Print exactly those lines that run from the beginning of the data to the line bearing "TUB_CORNER_R = 38.0", inclusive.

--- DATA RECORDS ---

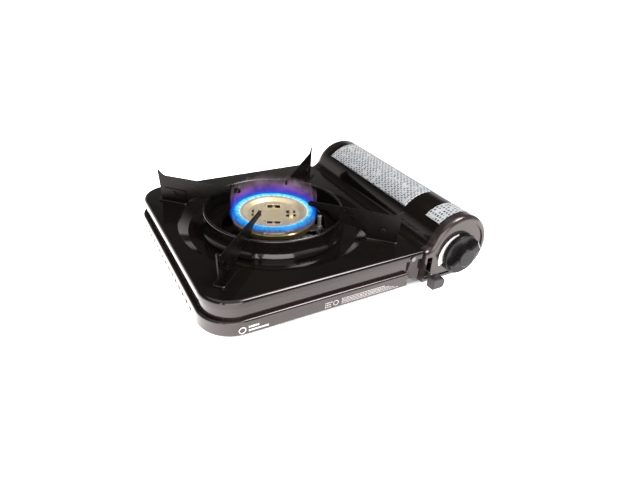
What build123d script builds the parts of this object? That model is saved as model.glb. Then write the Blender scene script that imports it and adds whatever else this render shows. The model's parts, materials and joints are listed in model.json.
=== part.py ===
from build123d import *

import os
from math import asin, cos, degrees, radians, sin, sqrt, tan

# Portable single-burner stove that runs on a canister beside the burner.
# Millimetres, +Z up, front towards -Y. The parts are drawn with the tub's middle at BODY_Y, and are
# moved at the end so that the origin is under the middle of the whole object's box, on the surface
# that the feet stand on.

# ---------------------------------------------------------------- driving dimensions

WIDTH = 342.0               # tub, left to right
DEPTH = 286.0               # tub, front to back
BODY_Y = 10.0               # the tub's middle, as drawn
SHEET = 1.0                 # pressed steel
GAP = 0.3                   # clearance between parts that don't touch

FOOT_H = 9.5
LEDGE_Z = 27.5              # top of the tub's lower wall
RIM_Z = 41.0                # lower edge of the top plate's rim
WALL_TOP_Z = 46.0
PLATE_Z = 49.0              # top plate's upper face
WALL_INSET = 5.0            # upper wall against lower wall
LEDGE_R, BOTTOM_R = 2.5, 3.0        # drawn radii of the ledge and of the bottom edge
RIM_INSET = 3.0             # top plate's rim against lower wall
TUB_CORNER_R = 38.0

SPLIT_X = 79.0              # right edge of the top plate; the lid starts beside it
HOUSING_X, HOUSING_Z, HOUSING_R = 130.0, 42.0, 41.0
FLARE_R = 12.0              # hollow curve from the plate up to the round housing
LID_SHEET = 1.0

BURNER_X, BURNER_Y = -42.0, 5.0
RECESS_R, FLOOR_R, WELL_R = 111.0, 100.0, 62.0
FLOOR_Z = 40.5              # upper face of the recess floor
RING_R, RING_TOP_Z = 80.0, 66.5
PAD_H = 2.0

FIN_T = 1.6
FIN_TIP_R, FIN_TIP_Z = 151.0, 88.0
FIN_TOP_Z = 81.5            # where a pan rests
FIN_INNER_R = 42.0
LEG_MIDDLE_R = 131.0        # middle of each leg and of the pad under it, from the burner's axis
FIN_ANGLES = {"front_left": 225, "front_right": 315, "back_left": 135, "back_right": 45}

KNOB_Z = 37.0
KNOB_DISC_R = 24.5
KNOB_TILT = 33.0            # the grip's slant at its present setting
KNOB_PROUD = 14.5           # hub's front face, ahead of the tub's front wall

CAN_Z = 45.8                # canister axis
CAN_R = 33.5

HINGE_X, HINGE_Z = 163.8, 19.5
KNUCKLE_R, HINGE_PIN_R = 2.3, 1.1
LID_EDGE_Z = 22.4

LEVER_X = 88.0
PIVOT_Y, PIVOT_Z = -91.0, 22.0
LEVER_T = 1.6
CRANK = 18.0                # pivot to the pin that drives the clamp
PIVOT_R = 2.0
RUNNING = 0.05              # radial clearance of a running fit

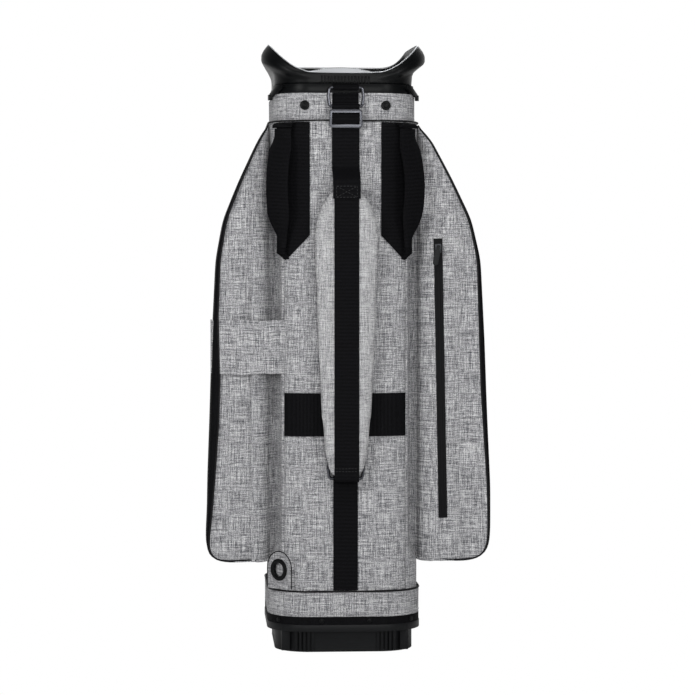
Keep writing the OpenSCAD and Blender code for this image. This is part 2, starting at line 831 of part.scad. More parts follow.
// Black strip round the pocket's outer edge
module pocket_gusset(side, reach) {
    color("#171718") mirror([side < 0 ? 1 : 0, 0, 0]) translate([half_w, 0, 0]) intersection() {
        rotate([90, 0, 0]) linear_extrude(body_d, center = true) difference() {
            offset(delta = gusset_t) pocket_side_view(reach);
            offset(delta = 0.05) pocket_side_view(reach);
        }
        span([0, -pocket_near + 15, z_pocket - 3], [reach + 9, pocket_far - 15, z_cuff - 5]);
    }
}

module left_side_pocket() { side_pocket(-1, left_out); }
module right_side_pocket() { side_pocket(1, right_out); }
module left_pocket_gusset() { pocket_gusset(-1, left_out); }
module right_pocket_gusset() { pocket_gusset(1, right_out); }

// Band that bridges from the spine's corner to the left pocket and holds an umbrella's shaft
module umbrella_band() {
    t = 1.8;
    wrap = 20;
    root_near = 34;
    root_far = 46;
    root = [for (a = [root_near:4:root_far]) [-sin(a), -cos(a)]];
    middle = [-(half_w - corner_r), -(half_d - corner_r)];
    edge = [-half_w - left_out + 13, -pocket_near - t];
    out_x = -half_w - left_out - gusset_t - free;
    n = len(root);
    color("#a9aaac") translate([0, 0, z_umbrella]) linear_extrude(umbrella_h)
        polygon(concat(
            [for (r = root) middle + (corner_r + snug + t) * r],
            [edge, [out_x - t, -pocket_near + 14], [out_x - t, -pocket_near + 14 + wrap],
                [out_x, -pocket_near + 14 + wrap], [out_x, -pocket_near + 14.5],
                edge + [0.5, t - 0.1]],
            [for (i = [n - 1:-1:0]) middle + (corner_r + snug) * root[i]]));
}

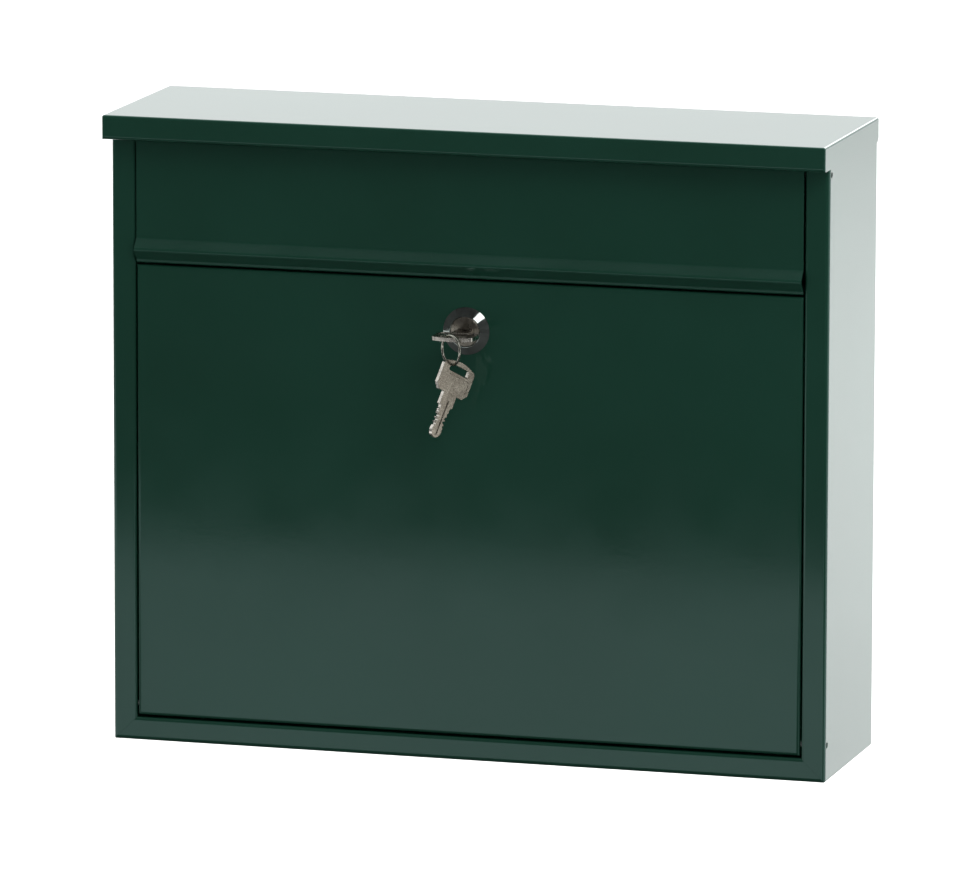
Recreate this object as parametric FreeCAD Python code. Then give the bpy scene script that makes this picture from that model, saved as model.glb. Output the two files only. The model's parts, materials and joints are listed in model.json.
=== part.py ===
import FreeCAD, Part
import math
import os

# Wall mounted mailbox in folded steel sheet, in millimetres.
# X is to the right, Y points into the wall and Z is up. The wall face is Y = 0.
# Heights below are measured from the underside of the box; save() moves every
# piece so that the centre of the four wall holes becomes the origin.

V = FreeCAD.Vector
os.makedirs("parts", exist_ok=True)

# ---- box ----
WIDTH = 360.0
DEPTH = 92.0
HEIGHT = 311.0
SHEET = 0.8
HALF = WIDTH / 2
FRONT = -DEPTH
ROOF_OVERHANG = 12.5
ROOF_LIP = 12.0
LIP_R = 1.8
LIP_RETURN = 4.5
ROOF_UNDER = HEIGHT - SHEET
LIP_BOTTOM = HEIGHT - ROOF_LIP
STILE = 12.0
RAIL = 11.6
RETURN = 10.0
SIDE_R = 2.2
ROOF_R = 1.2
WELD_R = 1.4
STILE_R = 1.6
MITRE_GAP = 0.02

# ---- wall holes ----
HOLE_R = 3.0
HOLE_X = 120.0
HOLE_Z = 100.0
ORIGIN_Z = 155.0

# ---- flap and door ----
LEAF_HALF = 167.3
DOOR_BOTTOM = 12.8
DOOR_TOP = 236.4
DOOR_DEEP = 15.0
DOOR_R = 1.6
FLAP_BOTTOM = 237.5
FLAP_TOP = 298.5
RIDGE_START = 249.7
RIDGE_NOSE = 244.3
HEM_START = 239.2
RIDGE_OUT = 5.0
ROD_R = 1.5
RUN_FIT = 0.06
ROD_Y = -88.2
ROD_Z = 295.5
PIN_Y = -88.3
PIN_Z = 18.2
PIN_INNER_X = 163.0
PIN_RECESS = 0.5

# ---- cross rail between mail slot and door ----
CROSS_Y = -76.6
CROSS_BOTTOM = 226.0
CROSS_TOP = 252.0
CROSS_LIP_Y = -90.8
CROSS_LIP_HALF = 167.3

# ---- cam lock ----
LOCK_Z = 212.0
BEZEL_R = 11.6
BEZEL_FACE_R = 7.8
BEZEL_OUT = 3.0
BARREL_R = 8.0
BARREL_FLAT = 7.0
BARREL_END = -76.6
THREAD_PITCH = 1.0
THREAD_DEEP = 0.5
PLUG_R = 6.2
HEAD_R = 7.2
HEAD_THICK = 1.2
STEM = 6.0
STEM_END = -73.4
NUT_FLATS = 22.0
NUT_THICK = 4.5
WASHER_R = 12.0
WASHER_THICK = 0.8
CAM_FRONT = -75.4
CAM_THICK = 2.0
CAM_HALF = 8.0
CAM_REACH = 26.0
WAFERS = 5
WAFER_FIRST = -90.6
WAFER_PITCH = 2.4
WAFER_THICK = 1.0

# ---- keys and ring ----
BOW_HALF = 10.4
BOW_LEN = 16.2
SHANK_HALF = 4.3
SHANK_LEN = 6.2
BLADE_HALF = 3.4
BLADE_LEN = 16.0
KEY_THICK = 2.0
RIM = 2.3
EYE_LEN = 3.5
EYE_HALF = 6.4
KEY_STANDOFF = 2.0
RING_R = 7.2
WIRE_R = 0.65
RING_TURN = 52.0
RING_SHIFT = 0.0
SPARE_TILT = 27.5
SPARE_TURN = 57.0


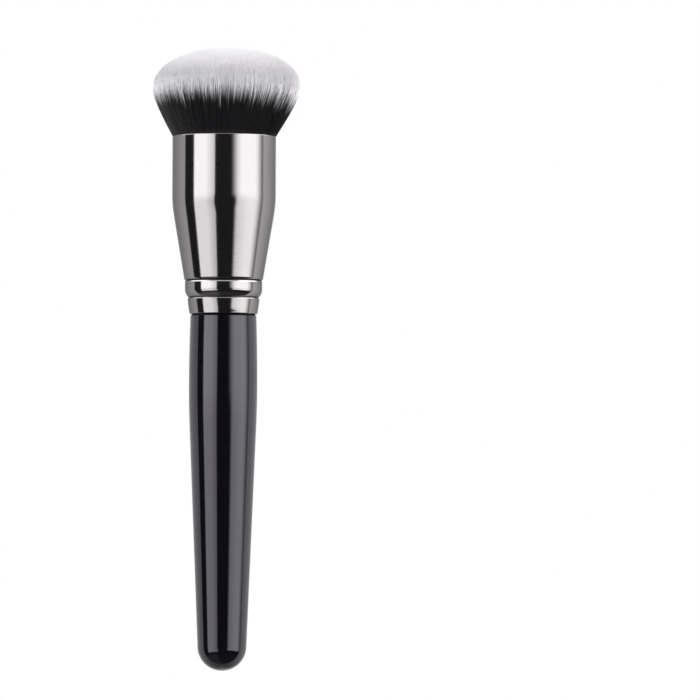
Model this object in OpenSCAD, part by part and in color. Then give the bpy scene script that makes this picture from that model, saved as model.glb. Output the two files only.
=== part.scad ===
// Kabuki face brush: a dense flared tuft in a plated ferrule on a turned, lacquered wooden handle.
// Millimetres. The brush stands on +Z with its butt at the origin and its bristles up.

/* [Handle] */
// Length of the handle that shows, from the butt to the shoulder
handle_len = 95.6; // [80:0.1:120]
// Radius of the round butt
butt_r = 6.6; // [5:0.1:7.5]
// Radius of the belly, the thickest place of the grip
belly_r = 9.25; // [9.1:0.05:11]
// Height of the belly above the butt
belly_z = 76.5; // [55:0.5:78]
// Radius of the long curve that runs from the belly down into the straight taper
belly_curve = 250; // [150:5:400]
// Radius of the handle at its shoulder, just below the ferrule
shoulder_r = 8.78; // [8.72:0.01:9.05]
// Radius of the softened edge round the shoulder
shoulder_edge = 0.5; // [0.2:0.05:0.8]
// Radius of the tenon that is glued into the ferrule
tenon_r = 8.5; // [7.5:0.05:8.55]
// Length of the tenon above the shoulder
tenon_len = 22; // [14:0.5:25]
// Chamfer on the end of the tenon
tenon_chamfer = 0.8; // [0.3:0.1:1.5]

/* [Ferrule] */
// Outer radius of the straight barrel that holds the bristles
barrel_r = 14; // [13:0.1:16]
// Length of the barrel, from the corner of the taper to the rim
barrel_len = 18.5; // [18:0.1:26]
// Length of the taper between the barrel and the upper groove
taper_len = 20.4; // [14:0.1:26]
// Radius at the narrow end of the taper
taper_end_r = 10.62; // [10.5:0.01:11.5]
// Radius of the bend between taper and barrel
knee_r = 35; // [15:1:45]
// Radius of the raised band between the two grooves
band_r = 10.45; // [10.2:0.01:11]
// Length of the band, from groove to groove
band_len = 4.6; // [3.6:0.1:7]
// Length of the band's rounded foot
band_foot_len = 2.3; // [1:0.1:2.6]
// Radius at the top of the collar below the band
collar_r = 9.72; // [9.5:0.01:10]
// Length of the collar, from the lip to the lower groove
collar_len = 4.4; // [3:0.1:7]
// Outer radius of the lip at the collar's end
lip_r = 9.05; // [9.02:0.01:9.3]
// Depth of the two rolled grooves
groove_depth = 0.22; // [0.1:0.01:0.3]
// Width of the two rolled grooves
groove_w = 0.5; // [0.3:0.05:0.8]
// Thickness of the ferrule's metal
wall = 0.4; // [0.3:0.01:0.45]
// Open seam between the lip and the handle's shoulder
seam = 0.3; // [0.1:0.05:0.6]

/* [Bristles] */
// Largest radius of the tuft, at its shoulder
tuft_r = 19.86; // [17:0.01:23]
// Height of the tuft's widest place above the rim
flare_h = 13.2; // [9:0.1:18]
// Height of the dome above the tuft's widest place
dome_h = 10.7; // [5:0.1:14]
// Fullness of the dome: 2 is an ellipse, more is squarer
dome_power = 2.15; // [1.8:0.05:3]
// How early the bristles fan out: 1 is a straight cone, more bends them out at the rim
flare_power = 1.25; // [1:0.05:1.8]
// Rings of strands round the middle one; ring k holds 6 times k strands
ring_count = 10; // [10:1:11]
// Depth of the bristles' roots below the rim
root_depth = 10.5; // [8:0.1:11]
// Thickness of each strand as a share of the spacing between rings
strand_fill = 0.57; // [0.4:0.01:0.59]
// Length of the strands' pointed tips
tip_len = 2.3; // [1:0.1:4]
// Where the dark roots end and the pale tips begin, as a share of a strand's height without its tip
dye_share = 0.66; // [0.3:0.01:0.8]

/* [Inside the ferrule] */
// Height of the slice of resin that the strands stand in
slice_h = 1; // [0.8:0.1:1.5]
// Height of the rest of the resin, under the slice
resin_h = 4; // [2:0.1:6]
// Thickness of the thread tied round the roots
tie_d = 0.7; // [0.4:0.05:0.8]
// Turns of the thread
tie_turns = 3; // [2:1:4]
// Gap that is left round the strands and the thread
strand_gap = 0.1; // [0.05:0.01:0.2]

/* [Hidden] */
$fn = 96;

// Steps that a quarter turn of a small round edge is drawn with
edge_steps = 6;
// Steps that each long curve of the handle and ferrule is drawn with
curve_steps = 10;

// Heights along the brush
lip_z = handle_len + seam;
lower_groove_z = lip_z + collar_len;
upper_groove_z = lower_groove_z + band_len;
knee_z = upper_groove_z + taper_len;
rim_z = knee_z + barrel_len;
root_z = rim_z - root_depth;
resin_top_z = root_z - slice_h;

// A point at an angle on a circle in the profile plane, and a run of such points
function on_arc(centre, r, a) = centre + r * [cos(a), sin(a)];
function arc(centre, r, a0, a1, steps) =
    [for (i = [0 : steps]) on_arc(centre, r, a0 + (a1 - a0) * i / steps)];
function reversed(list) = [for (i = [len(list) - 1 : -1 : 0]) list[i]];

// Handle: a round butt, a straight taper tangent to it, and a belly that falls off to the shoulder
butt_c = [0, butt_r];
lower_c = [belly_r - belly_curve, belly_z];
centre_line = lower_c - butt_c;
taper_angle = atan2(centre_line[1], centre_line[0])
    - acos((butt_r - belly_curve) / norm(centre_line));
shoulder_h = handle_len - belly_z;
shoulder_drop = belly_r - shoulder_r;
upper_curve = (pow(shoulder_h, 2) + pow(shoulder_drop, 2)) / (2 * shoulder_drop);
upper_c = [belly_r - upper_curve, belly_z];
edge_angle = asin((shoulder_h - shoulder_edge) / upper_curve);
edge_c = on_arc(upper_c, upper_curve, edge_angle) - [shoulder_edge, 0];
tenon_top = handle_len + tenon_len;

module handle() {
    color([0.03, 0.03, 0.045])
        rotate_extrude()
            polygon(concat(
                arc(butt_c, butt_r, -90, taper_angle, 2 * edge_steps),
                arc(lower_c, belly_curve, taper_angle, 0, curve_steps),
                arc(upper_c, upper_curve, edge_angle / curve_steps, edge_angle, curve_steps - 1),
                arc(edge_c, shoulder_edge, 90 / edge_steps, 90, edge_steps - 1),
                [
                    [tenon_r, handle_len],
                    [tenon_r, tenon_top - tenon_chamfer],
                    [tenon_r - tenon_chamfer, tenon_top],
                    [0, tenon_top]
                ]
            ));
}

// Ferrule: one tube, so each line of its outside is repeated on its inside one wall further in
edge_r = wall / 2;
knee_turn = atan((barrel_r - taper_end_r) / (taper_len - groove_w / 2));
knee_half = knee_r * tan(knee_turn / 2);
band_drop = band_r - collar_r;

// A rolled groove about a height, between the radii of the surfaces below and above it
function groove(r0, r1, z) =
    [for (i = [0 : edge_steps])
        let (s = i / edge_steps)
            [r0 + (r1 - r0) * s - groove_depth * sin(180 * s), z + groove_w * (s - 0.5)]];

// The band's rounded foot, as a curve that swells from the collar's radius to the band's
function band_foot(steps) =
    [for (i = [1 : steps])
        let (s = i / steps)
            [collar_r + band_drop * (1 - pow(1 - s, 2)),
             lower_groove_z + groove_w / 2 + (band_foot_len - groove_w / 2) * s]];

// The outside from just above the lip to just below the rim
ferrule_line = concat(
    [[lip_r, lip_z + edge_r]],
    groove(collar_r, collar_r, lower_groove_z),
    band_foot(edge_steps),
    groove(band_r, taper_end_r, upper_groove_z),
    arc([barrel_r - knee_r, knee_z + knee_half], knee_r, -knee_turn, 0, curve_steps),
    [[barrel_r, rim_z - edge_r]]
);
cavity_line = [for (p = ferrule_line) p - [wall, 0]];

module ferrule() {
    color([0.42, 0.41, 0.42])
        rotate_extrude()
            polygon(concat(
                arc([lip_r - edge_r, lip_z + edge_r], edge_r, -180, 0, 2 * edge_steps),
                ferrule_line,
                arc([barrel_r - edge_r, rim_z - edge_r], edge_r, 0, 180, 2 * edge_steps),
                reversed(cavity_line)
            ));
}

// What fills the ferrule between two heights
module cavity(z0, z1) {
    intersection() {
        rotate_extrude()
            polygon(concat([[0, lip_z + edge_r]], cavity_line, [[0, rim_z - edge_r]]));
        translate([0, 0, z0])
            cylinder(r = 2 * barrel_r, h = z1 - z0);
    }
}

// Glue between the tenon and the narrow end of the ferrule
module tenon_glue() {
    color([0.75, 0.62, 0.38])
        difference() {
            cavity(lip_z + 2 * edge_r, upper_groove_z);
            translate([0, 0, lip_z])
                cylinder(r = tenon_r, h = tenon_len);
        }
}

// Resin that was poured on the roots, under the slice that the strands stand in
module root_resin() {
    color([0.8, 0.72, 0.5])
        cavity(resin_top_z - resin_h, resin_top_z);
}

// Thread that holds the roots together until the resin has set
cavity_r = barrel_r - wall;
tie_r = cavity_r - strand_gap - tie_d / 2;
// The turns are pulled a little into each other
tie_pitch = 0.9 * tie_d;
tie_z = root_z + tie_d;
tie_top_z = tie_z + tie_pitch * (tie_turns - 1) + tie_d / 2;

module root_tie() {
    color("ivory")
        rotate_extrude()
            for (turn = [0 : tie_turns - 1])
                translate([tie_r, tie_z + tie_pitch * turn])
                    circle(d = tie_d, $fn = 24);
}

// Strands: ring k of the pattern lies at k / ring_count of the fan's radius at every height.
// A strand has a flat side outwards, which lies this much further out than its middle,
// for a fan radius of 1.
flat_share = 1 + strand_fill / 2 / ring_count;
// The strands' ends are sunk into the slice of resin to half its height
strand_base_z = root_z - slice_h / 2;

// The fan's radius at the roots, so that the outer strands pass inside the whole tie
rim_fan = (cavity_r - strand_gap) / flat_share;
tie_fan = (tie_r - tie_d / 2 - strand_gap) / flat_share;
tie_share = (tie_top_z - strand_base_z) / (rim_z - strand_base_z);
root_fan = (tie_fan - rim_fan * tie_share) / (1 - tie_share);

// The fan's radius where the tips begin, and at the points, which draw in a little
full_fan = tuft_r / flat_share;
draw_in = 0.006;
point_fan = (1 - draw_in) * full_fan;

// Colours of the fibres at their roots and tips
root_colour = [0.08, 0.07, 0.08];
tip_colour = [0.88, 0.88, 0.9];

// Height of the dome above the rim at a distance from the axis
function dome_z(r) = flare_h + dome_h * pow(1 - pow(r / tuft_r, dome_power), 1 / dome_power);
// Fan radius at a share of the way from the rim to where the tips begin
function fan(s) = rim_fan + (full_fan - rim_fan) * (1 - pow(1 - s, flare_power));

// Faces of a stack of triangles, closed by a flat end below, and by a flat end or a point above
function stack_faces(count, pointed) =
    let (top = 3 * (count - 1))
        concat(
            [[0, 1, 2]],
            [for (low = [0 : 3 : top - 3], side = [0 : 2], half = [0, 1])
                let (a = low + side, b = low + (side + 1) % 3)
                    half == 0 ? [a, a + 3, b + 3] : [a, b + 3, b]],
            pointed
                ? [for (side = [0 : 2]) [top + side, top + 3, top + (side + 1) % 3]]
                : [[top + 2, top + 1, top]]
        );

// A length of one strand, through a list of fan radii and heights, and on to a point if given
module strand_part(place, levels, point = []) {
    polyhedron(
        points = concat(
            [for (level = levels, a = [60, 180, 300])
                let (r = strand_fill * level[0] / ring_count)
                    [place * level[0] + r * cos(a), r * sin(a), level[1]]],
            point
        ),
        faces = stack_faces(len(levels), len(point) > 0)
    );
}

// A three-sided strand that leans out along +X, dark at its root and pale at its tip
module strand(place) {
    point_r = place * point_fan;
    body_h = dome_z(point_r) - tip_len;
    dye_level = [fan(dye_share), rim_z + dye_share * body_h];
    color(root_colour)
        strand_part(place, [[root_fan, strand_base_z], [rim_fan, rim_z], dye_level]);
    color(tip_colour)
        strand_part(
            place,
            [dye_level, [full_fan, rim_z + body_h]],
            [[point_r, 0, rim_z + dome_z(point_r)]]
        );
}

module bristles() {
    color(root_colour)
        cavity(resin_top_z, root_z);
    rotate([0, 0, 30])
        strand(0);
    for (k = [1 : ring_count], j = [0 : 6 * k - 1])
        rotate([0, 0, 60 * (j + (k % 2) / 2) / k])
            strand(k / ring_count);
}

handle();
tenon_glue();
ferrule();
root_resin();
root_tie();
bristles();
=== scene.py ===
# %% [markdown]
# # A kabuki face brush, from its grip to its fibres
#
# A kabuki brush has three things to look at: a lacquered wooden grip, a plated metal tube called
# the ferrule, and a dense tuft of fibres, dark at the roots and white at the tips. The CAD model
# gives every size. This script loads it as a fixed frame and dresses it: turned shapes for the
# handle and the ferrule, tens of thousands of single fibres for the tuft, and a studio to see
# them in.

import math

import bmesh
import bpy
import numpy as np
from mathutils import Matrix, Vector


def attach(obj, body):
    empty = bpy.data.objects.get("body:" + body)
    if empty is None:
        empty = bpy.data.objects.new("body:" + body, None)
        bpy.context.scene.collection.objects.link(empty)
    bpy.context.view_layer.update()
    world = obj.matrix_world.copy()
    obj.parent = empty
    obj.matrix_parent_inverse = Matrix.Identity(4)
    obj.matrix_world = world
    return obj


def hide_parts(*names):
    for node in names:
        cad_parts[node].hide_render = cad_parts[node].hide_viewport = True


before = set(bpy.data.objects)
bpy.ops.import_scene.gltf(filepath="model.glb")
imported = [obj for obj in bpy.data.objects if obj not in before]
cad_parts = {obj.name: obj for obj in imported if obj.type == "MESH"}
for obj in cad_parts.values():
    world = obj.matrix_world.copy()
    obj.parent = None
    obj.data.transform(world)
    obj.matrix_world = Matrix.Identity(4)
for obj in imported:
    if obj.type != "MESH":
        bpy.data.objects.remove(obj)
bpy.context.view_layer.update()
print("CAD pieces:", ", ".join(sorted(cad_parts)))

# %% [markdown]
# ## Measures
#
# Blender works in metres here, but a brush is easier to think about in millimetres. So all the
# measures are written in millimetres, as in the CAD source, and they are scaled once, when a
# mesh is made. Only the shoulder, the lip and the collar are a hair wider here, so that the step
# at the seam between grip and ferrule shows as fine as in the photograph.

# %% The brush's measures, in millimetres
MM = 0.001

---

▸ WRITTEN ANSWER
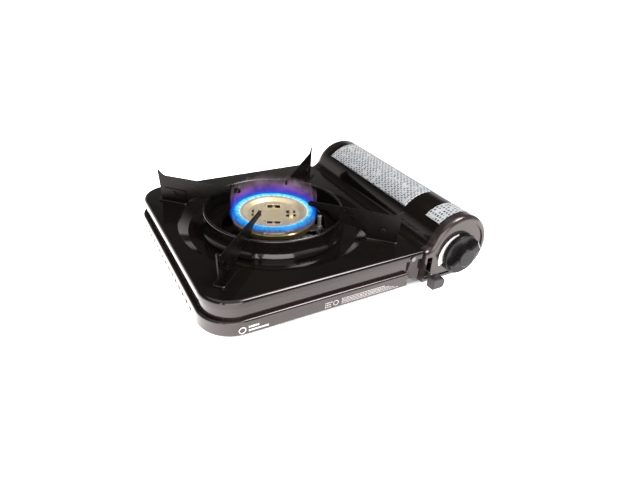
What build123d script builds the parts of this object? That model is saved as model.glb. Then write the Blender scene script that imports it and adds whatever else this render shows. The model's parts, materials and joints are listed in model.json.
=== part.py ===
from build123d import *

import os
from math import asin, cos, degrees, radians, sin, sqrt, tan

# Portable single-burner stove that runs on a canister beside the burner.
# Millimetres, +Z up, front towards -Y. The parts are drawn with the tub's middle at BODY_Y, and are
# moved at the end so that the origin is under the middle of the whole object's box, on the surface
# that the feet stand on.

# ---------------------------------------------------------------- driving dimensions

WIDTH = 342.0               # tub, left to right
DEPTH = 286.0               # tub, front to back
BODY_Y = 10.0               # the tub's middle, as drawn
SHEET = 1.0                 # pressed steel
GAP = 0.3                   # clearance between parts that don't touch

FOOT_H = 9.5
LEDGE_Z = 27.5              # top of the tub's lower wall
RIM_Z = 41.0                # lower edge of the top plate's rim
WALL_TOP_Z = 46.0
PLATE_Z = 49.0              # top plate's upper face
WALL_INSET = 5.0            # upper wall against lower wall
LEDGE_R, BOTTOM_R = 2.5, 3.0        # drawn radii of the ledge and of the bottom edge
RIM_INSET = 3.0             # top plate's rim against lower wall
TUB_CORNER_R = 38.0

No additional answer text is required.